Requirement ->
Everything from the first line down to the line containing "from build123d import *" should be reproduced exactly; please include nothing else.

Data ->
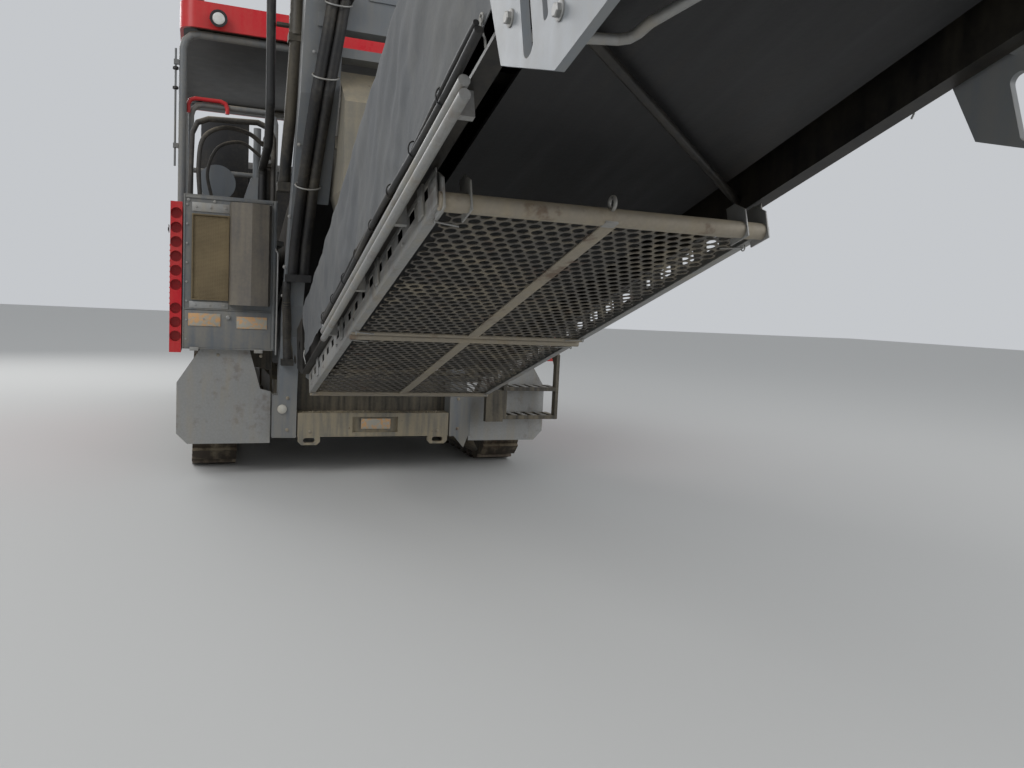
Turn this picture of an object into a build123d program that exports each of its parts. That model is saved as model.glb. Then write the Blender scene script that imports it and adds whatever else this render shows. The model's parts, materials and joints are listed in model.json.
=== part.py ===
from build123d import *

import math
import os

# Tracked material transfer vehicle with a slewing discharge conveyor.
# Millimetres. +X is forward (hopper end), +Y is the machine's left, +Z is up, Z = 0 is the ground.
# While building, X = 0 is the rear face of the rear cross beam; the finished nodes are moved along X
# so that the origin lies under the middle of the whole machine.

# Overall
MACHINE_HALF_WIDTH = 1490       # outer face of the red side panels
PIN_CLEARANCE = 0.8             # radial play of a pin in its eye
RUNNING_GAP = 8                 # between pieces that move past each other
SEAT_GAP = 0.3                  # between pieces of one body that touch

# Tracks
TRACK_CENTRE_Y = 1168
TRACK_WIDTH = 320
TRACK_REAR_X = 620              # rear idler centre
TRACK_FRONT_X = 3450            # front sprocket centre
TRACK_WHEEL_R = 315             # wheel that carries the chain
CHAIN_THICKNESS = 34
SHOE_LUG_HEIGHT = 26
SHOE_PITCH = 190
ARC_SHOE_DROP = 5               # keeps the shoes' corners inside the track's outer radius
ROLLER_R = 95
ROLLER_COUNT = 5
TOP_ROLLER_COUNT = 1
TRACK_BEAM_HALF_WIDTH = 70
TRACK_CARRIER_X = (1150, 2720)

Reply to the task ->
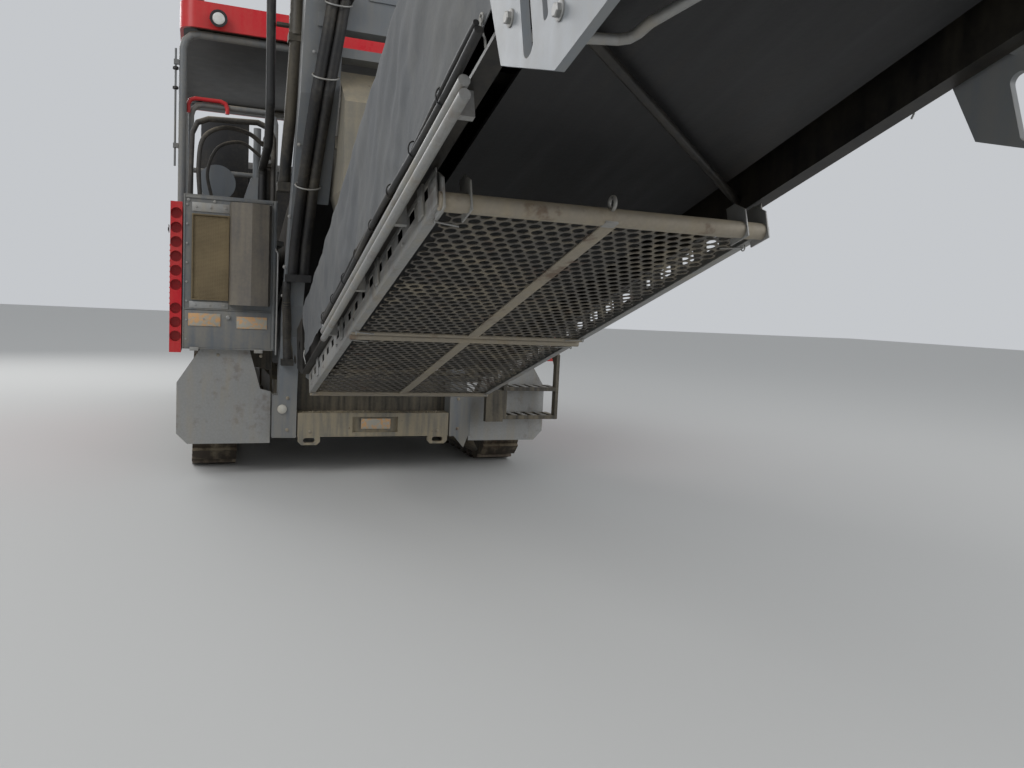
Turn this picture of an object into a build123d program that exports each of its parts. That model is saved as model.glb. Then write the Blender scene script that imports it and adds whatever else this render shows. The model's parts, materials and joints are listed in model.json.
=== part.py ===
from build123d import *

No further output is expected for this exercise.